Copy out precisely the lines beginning at the line that contains "right_cap = [for" and ending at the line that contains "bpy.data.objects.remove(obj)", including both.

--- begin Input data ---

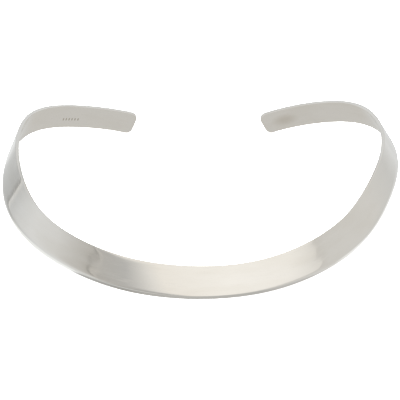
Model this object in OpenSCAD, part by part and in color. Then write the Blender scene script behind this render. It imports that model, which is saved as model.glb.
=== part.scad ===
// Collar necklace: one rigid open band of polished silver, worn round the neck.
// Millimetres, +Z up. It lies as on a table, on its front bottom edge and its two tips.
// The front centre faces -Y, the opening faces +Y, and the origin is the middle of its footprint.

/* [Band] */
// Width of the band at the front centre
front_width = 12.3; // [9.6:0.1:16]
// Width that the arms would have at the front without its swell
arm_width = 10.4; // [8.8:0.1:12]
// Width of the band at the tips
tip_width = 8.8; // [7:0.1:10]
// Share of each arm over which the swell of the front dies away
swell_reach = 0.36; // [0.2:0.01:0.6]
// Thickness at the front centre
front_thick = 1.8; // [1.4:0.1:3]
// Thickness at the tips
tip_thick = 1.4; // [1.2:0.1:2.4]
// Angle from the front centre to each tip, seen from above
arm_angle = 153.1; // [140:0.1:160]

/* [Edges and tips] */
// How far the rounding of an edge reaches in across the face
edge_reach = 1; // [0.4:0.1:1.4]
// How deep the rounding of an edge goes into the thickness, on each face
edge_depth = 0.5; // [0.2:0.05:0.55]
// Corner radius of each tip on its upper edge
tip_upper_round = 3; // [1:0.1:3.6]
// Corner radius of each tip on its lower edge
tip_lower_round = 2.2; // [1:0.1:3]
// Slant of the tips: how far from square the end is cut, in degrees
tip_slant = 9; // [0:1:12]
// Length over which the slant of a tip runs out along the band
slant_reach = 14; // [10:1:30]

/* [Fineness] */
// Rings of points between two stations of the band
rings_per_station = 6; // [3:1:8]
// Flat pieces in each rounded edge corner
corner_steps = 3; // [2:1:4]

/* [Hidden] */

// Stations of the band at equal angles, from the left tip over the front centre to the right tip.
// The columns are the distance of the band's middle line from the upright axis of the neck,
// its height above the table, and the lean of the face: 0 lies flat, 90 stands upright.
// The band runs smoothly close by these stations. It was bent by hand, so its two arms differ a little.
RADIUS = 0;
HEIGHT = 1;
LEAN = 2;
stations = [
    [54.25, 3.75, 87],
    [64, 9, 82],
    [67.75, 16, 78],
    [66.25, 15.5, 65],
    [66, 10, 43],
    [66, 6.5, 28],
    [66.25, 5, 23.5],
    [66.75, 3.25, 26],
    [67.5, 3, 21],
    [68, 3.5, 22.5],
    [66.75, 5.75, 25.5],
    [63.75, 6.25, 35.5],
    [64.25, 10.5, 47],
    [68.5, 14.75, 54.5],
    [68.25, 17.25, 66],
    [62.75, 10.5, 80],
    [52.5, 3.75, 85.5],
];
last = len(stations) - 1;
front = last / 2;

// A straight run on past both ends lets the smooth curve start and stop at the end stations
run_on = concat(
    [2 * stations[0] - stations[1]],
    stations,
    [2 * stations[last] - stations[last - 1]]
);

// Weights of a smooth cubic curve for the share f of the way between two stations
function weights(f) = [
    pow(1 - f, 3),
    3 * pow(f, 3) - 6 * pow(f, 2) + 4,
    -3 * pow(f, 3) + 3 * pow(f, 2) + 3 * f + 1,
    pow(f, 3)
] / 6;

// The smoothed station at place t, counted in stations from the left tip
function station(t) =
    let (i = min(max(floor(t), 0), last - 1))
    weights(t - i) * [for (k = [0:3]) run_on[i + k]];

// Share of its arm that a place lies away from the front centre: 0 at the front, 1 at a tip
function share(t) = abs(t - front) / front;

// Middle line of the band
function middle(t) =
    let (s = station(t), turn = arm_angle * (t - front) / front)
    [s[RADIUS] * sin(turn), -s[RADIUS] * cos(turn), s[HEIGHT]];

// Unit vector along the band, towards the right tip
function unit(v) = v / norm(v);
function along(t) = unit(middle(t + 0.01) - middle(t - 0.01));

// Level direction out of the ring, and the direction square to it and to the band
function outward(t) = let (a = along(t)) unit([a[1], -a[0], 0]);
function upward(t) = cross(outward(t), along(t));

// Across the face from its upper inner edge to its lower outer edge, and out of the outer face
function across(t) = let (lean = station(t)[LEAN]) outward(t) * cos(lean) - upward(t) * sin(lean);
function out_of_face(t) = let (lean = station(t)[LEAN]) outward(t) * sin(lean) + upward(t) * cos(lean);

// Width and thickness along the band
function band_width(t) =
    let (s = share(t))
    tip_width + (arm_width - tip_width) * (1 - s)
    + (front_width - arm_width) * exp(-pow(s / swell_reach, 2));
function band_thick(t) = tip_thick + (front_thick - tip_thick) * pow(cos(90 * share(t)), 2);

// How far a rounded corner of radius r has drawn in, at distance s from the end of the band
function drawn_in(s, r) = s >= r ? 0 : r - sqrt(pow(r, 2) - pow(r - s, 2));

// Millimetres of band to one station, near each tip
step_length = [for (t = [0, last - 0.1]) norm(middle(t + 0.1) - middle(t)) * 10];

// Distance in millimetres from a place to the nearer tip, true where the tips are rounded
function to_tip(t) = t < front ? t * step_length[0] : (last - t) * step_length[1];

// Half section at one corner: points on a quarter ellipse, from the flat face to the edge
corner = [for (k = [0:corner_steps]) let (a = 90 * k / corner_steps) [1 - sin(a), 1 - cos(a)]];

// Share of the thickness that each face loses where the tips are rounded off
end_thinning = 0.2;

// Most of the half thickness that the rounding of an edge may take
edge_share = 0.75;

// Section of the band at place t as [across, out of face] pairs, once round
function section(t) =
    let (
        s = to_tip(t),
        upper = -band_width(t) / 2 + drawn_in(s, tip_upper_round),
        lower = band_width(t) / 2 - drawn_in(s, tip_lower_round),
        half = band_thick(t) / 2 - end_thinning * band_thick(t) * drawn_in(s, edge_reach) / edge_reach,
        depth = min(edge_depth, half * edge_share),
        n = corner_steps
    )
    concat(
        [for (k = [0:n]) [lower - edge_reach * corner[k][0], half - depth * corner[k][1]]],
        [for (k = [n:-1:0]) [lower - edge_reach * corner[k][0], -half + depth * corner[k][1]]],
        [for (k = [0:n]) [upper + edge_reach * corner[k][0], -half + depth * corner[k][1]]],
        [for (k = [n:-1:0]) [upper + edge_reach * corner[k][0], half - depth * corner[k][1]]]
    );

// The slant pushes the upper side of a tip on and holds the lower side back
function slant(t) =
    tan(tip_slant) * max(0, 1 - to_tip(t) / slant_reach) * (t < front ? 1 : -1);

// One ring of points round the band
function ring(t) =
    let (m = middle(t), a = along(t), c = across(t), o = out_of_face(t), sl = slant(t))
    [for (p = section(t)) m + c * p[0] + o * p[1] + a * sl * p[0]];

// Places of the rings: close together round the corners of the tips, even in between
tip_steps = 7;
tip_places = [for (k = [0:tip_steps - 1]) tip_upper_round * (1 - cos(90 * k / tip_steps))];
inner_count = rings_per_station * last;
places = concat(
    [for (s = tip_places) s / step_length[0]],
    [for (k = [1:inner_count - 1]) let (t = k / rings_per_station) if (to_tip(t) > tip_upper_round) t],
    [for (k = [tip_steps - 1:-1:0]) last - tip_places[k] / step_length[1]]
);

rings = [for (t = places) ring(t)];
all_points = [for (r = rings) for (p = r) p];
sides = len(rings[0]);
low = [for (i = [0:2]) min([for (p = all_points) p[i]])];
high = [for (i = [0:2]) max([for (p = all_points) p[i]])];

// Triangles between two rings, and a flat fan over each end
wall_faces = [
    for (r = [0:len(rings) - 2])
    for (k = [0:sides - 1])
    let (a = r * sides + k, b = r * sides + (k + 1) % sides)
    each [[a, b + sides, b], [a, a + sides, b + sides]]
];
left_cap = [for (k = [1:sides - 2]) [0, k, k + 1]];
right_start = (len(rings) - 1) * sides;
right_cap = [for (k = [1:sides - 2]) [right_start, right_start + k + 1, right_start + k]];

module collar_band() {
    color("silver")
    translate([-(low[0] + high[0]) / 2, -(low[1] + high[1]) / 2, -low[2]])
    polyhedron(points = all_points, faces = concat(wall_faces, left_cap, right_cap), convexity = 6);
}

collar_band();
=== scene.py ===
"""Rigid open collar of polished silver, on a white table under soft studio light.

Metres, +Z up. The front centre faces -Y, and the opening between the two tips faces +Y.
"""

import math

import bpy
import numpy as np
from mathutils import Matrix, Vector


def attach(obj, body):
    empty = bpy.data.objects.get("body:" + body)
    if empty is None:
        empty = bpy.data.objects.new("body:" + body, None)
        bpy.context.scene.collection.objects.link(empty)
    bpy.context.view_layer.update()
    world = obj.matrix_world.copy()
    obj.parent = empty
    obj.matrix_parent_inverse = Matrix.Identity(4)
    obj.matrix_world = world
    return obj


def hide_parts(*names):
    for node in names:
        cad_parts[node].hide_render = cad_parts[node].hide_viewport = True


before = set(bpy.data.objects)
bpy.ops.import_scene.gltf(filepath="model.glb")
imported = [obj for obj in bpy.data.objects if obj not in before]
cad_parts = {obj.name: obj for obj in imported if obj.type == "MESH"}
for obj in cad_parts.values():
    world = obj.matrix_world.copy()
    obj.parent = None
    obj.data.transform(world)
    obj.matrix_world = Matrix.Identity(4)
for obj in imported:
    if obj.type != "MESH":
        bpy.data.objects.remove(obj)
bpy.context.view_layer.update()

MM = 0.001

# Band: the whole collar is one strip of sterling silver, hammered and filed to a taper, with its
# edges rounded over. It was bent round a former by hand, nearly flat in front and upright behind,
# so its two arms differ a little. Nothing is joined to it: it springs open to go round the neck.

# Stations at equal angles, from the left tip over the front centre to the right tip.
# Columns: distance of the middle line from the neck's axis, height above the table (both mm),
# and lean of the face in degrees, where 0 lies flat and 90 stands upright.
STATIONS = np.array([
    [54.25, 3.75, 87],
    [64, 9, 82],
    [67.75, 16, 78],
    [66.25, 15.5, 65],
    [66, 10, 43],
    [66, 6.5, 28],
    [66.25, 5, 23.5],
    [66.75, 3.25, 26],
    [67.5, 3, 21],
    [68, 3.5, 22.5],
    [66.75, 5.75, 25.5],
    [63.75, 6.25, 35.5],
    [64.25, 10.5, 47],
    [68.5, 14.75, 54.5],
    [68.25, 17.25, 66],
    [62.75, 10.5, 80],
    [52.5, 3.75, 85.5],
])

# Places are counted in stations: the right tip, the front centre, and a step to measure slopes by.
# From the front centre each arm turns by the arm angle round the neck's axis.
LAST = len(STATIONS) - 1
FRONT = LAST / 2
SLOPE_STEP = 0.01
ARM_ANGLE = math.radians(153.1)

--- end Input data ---
--- begin Input data ---

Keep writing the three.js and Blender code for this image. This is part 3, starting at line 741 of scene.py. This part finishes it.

--- end Input data ---
--- begin Input data ---

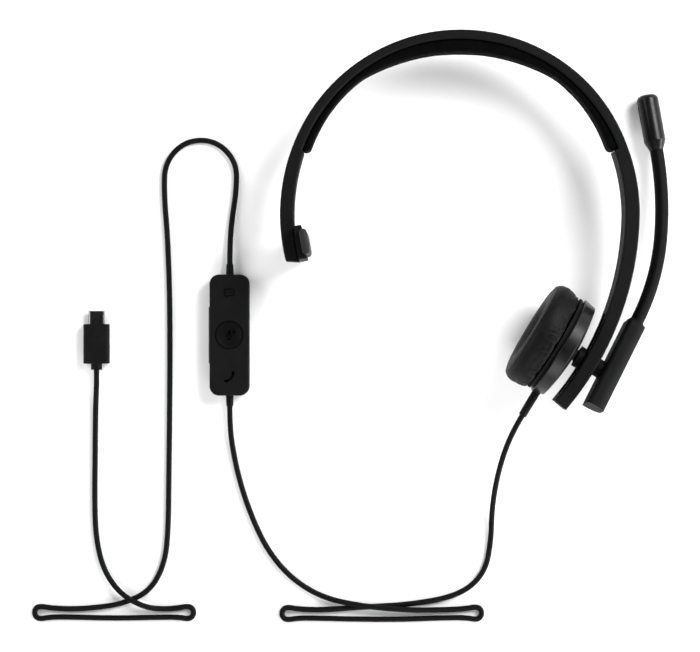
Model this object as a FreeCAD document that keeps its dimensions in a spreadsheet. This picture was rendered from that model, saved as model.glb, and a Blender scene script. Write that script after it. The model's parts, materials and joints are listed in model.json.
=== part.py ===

--- end Input data ---

Correct output:
right_cap = [for (k = [1:sides - 2]) [right_start, right_start + k + 1, right_start + k]];

module collar_band() {
    color("silver")
    translate([-(low[0] + high[0]) / 2, -(low[1] + high[1]) / 2, -low[2]])
    polyhedron(points = all_points, faces = concat(wall_faces, left_cap, right_cap), convexity = 6);
}

collar_band();
=== scene.py ===
"""Rigid open collar of polished silver, on a white table under soft studio light.

Metres, +Z up. The front centre faces -Y, and the opening between the two tips faces +Y.
"""

import math

import bpy
import numpy as np
from mathutils import Matrix, Vector


def attach(obj, body):
    empty = bpy.data.objects.get("body:" + body)
    if empty is None:
        empty = bpy.data.objects.new("body:" + body, None)
        bpy.context.scene.collection.objects.link(empty)
    bpy.context.view_layer.update()
    world = obj.matrix_world.copy()
    obj.parent = empty
    obj.matrix_parent_inverse = Matrix.Identity(4)
    obj.matrix_world = world
    return obj


def hide_parts(*names):
    for node in names:
        cad_parts[node].hide_render = cad_parts[node].hide_viewport = True


before = set(bpy.data.objects)
bpy.ops.import_scene.gltf(filepath="model.glb")
imported = [obj for obj in bpy.data.objects if obj not in before]
cad_parts = {obj.name: obj for obj in imported if obj.type == "MESH"}
for obj in cad_parts.values():
    world = obj.matrix_world.copy()
    obj.parent = None
    obj.data.transform(world)
    obj.matrix_world = Matrix.Identity(4)
for obj in imported:
    if obj.type != "MESH":
        bpy.data.objects.remove(obj)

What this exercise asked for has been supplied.